══ Supplied information

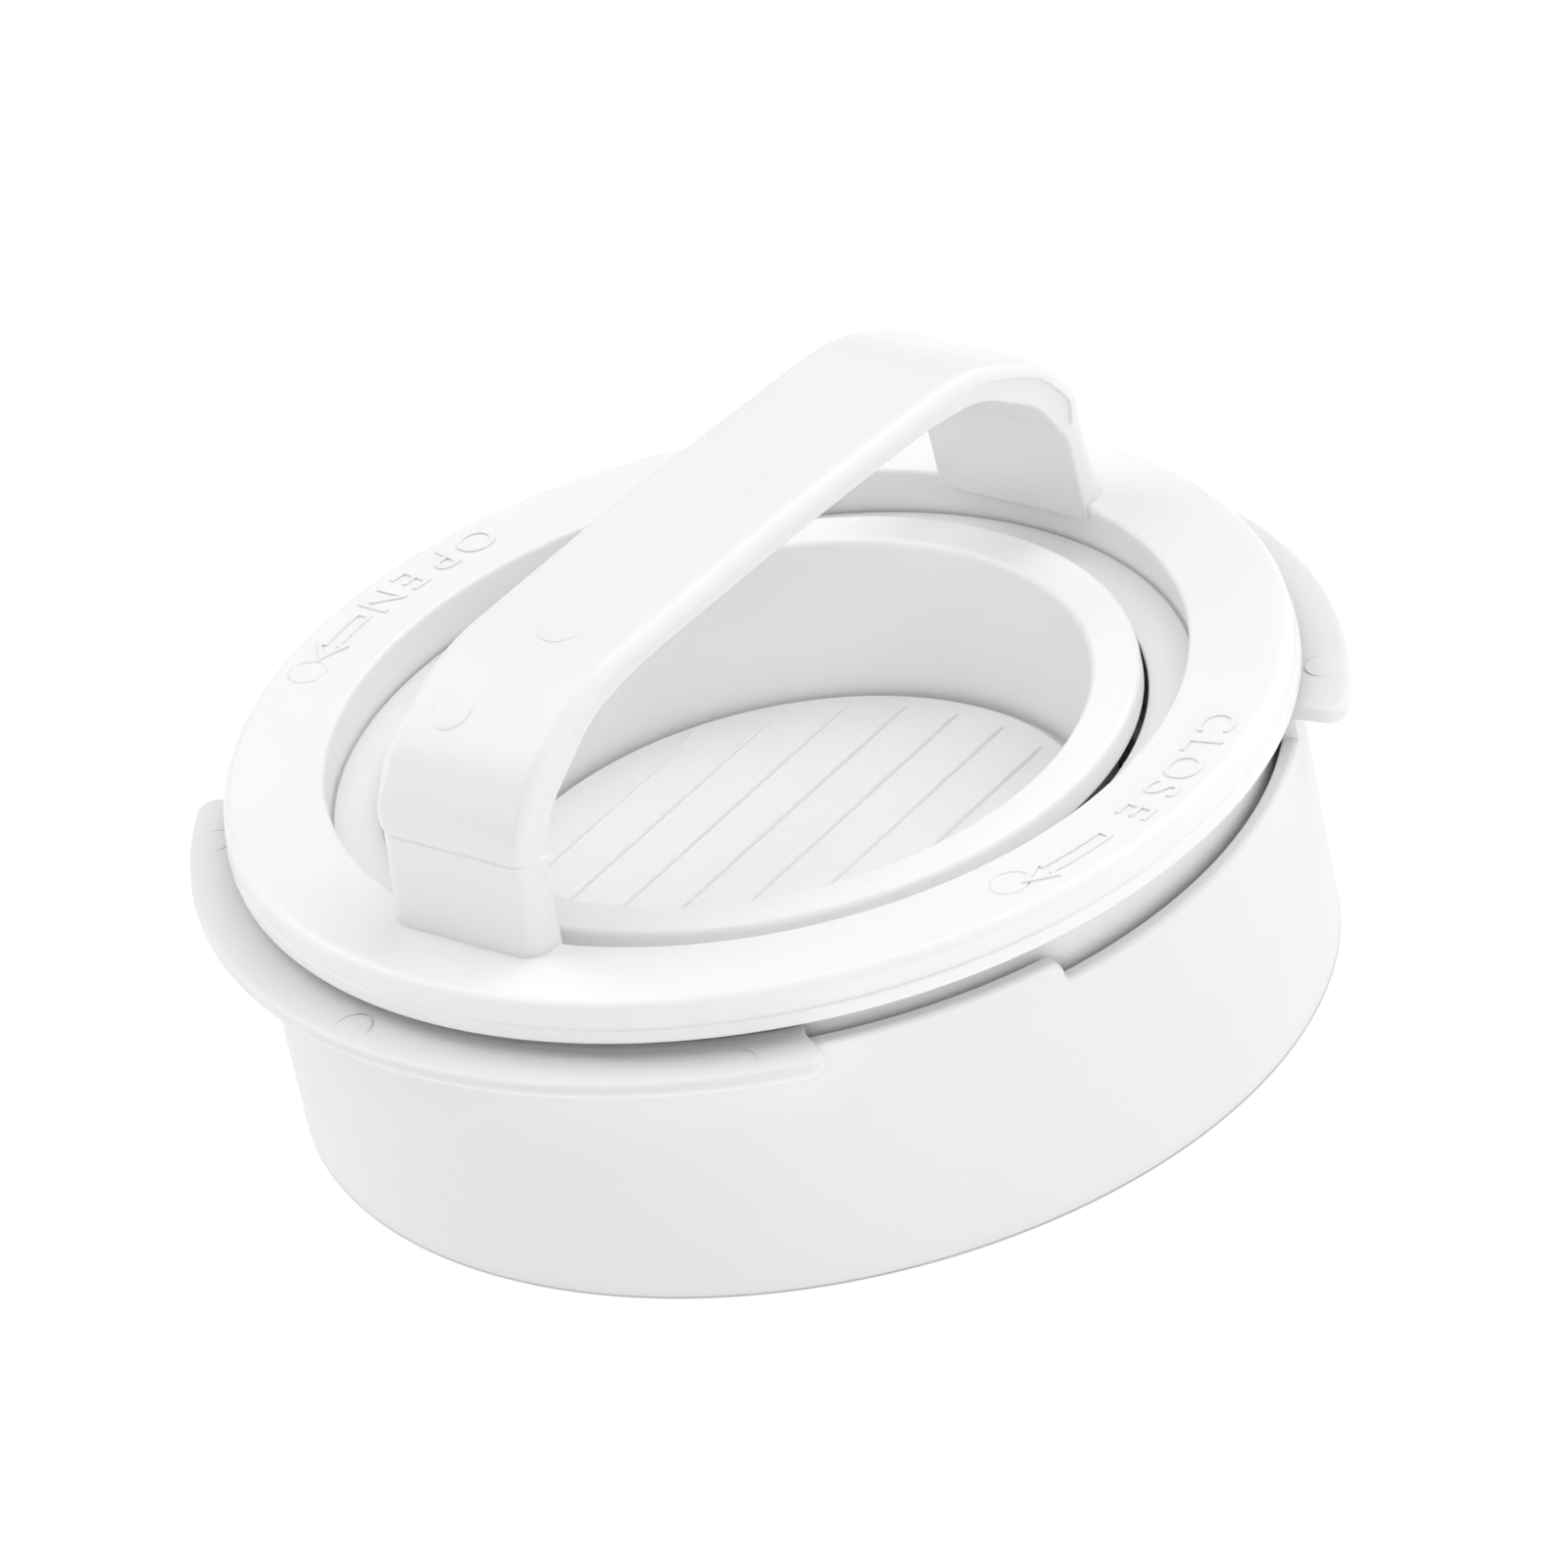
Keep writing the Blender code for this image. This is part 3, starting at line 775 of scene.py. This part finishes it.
def build_handle(material):
    outer = mirrored(handle_path())
    inner = mirrored(outline(HANDLE_INNER, closed=False, arc_step=STRAP_ARC_STEP_DEG))
    columns = []
    for i, (t, z) in enumerate(outer):
        before = outer[max(0, i - 1)]
        after = outer[min(len(outer) - 1, i + 1)]
        length = math.dist(before, after)
        inward = (-(after[1] - before[1]) / length, (after[0] - before[0]) / length)
        thick = crossing((t, z), inward, inner)
        upper = smoothstep(CREASE_Z - 0.2, CREASE_Z + 0.3, z)
        slimmer = smoothstep(CREASE_Z - 1.0, CREASE_Z + 4.0, z)
        edge_round = FOOT_EDGE + (CROWN_EDGE - FOOT_EDGE) * slimmer
        inset = FOOT_INSET + (CROWN_INSET - FOOT_INSET) * upper
        section = strap_section(edge_round, inset, thick)
        section += [(-w, n) for w, n in reversed(section[1:-1])]
        bulge = crease_bulge(z)
        column = []
        for w, n in section:
            depth = n - bulge * (1 - smoothstep(0.8, 2.2, n))
            column.append((t + inward[0] * depth, w, z + inward[1] * depth))
        columns.append(column)
    handle = grid_mesh("strap_handle_fine", columns, False, cap_ends=True)
    for t, w, lift in HANDLE_PINS:
        combine(handle, pin_mark(t, w, lift, outer), "UNION")
    handle.data.transform(Matrix.Rotation(math.radians(HANDLE_TURN_DEG), 4, "Z"))
    finish_piece(handle, "ring", "handle_plastic", material, "strap_handle")


def pin_mark(t, w, lift, outer):
    """A low disc left by an upright ejector pin: it follows the strap and stands prouder downhill."""
    line = sorted(outer)
    tilt = HANDLE_PIN_TILT * math.copysign(1.0, t)

    def surface(s):
        for (t0, z0), (t1, z1) in zip(line, line[1:]):
            if t0 <= s <= t1:
                return z0 + (z1 - z0) * (s - t0) / max(t1 - t0, 1e-6)
        return line[0][1]

    # (radius, depth below the disc's top) from the rounded edge inward
    rings = [(HANDLE_PIN_R, 0.05), (HANDLE_PIN_R - 0.06, 0.0), (2.1, 0.0), (1.4, 0.0), (0.7, 0.0)]
    steps = 48
    bm = bmesh.new()
    grid = []
    for step in range(steps):
        a = math.tau * step / steps
        x, y = math.cos(a), math.sin(a)
        s = t + HANDLE_PIN_R * x
        column = [(t, w, surface(t) - HANDLE_PIN_SINK)]
        column.append((s, w + HANDLE_PIN_R * y, surface(s) - HANDLE_PIN_SINK))
        for r, drop in rings:
            s = t + r * x
            rise = lift + tilt * (s - t) - drop
            column.append((s, w + r * y, surface(s) + rise))
        column.append((t, w, surface(t) + lift))
        grid.append([bm.verts.new((x * MM, y * MM, z * MM)) for x, y, z in column])
    for i, near in enumerate(grid):
        far = grid[(i + 1) % steps]
        for low, high in zip(range(len(near) - 1), range(1, len(near))):
            bm.faces.new((near[low], far[low], far[high], near[high]))
    bmesh.ops.remove_doubles(bm, verts=bm.verts, dist=0.001 * MM)
    bmesh.ops.dissolve_degenerate(bm, edges=bm.edges, dist=0.0005 * MM)
    bmesh.ops.recalc_face_normals(bm, faces=bm.faces)
    return object_from("pin_mark", bm)


# ---------------------------------------------------------------- stuffing cup

def build_cup(material):
    low = CUP_LOW.z
    groove_low = CUP_FLOOR_TOP - CUP_GROOVE
    disc_r = CUP_FLOOR_R - CUP_GROOVE
    rim = [
        (CUP_R, CUP_TOP - 0.1, 0.9), (CUP_R, CUP_RIM_BOTTOM, 0.5), (CUP_OUTER_R_TOP, CUP_RIM_BOTTOM, 0.4),
        (CUP_OUTER_R_BOTTOM, low, 1.0), (0.0, low, 0.0), (0.0, CUP_FLOOR_TOP, 0.0),
        (disc_r, CUP_FLOOR_TOP, 0.2), (disc_r, groove_low, 0.15), (CUP_FLOOR_R, groove_low, 0.15),
        (CUP_MOUTH_R, CUP_TOP - 0.15, 0.9), (CUP_CREST_R, CUP_TOP, 6.0),
    ]
    cup = lathe("stuffing_cup_fine", outline(rim))
    for index in range(RIB_COUNT):
        offset = (index - RIB_COUNT // 2) * RIB_PITCH
        half_length = math.sqrt(CUP_FLOOR_R ** 2 - offset ** 2) - RIB_END_SPACE
        combine(cup, floor_rib(offset, half_length), "UNION")
    finish_piece(cup, "cup", "cup_plastic", material, "stuffing_cup")


def floor_rib(offset, half_length):
    """A low rounded rib on the cup's floor, tapering into the floor at both ends."""
    half = RIB_WIDTH / 2
    root = CUP_FLOOR_TOP - RIB_SINK
    # (distance in from the end, share of the full height)
    taper = [(0.0, 0.05), (0.5, 0.7), (1.4, 1.0)]
    path = [(d - half_length, k) for d, k in taper] + [(half_length - d, k) for d, k in reversed(taper)]
    columns = []
    for x, k in path:
        column = [(x, offset - half, root), (x, offset - half, CUP_FLOOR_TOP)]
        for degrees in (150, 120, 90, 60, 30):
            a = math.radians(degrees)
            column.append((x, offset + half * math.cos(a), CUP_FLOOR_TOP + RIB_HEIGHT * k * math.sin(a)))
        column += [(x, offset + half, CUP_FLOOR_TOP), (x, offset + half, root)]
        columns.append(column)
    rib = grid_mesh("rib", columns, False, cap_ends=True)
    rib.data.transform(Matrix.Rotation(math.radians(RIB_TURN_DEG), 4, "Z"))
    return rib


# ---------------------------------------------------------------- studio

def build_floor():
    """A plain white sweep that glows evenly, with a painted contact shadow: no glow under the base, fading
    in just past its foot.
    """
    floor = object_from("studio_floor", disc(FLOOR_RADIUS))
    material = bpy.data.materials.new("studio_floor")
    material.use_nodes = True
    nodes = material.node_tree.nodes
    links = material.node_tree.links
    shader = nodes["Principled BSDF"]
    shader.inputs["Base Color"].default_value = (FLOOR_SHADE, FLOOR_SHADE, FLOOR_SHADE, 1.0)
    shader.inputs["Roughness"].default_value = 0.9
    shader.inputs["Specular IOR Level"].default_value = 0.0
    shader.inputs["Emission Color"].default_value = (1.0, 1.0, 1.0, 1.0)
    place = nodes.new("ShaderNodeTexCoord")
    reach = nodes.new("ShaderNodeVectorMath")
    reach.operation = "LENGTH"
    links.new(place.outputs["Object"], reach.inputs[0])
    # Painted contact shadow: the glow rises from 0 at 0.5 mm inside the base's foot to full 0.15 mm
    # outside it, leaving a thin dark ring on the floor.
    glow = nodes.new("ShaderNodeMapRange")
    glow.inputs["From Min"].default_value = (WALL_R_BOTTOM - 0.5) * MM
    glow.inputs["From Max"].default_value = (WALL_R_BOTTOM + 0.15) * MM
    glow.inputs["To Min"].default_value = 0.0
    glow.inputs["To Max"].default_value = FLOOR_GLOW
    links.new(reach.outputs["Value"], glow.inputs["Value"])
    links.new(glow.outputs["Result"], shader.inputs["Emission Strength"])
    floor.data.materials.append(material)


def disc(radius):
    bm = bmesh.new()
    bmesh.ops.create_circle(bm, cap_ends=True, segments=64, radius=radius)
    return bm


def area_light(name, azimuth, elevation, power):
    """A soft round lamp that faces the press from LIGHT_DISTANCE away."""
    data = bpy.data.lights.new(name, "AREA")
    data.shape = "DISK"
    data.size = LIGHT_SIZE
    data.energy = power
    light = bpy.data.objects.new(name, data)
    bpy.context.scene.collection.objects.link(light)
    a = math.radians(azimuth)
    e = math.radians(elevation)
    away = Vector((math.sin(a) * math.cos(e), -math.cos(a) * math.cos(e), math.sin(e)))
    light.location = away * LIGHT_DISTANCE
    light.rotation_euler = away.to_track_quat("Z", "Y").to_euler()


def build_world():
    """A dim even sky with a narrow white band at the horizon, level with the floor's own glow."""
    world = bpy.data.worlds.new("studio")
    bpy.context.scene.world = world
    world.use_nodes = True
    nodes = world.node_tree.nodes
    links = world.node_tree.links
    background = nodes["Background"]
    background.inputs["Color"].default_value = (1.0, 1.0, 1.0, 1.0)
    place = nodes.new("ShaderNodeTexCoord")
    split = nodes.new("ShaderNodeSeparateXYZ")
    links.new(place.outputs["Generated"], split.inputs["Vector"])
    strength = nodes.new("ShaderNodeMapRange")
    strength.inputs["From Min"].default_value = HORIZON_BAND[0]
    strength.inputs["From Max"].default_value = HORIZON_BAND[1]
    strength.inputs["To Min"].default_value = HORIZON_GLOW
    strength.inputs["To Max"].default_value = SKY
    links.new(split.outputs["Z"], strength.inputs["Value"])
    links.new(strength.outputs["Result"], background.inputs["Strength"])


def build_camera():
    """A long lens above one foot of the handle, rolled so that the press leans."""
    azimuth = math.radians(CAMERA_AZIMUTH)
    elevation = math.radians(CAMERA_ELEVATION)
    roll = math.radians(CAMERA_ROLL)
    away = Vector((math.sin(azimuth) * math.cos(elevation), -math.cos(azimuth) * math.cos(elevation),
                   math.sin(elevation)))
    right = Vector((math.cos(azimuth), math.sin(azimuth), 0.0))
    up = away.cross(right)
    image_right = right * math.cos(roll) - up * math.sin(roll)
    image_up = right * math.sin(roll) + up * math.cos(roll)
    target = Vector((0.0, 0.0, RING_BOTTOM * MM))
    place = target + away * CAMERA_DISTANCE
    look_at = target + image_right * CAMERA_SHIFT[0] + image_up * CAMERA_SHIFT[1]
    back = (place - look_at).normalized()
    side = (image_right - back * image_right.dot(back)).normalized()
    data = bpy.data.cameras.new("camera")
    data.lens = CAMERA_LENS
    data.sensor_width = 36.0
    data.clip_start = 0.05
    camera = bpy.data.objects.new("camera", data)
    bpy.context.scene.collection.objects.link(camera)
    rotation = Matrix((side, back.cross(side), back)).transposed()
    camera.matrix_world = Matrix.Translation(place) @ rotation.to_4x4()
    bpy.context.scene.camera = camera


# These are copies of one white plastic. Each shade was set to match how bright that part looks in this
# light, so the cup's lighter shade is painted light and the darker base and handle shades are painted
# shade.
build_base(moulded_plastic("base_plastic_painted_shade", 0.85, 0.40))
build_plate(moulded_plastic("plate_plastic_painted_shade", 0.88, 0.42))
build_drum(moulded_plastic("drum_plastic_painted_shade", 0.88, 0.42))
ring_plastic_painted_shade = moulded_plastic("ring_plastic_painted_shade", 0.92, 0.38, bands=0.10)
build_ring(ring_plastic_painted_shade)
build_labels(ring_plastic_painted_shade)
build_handle(moulded_plastic("handle_plastic_painted_shade", 0.87, 0.36))
build_cup(moulded_plastic("cup_plastic_painted_shade", 0.95, 0.36))
build_floor()
build_world()
for light_name, (turn, elevation, power) in LIGHTS.items():
    area_light(light_name, CAMERA_AZIMUTH + turn, elevation, power)
build_camera()
bpy.context.scene.view_settings.view_transform = "Standard"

════

**Required work**
Look for the word "scene" and return every line where it occurs.

**Complete answer**
Keep writing the Blender code for this image. This is part 3, starting at line 775 of scene.py. This part finishes it.
    bpy.context.scene.collection.objects.link(light)
    bpy.context.scene.world = world
    bpy.context.scene.collection.objects.link(camera)
    bpy.context.scene.camera = camera
bpy.context.scene.view_settings.view_transform = "Standard"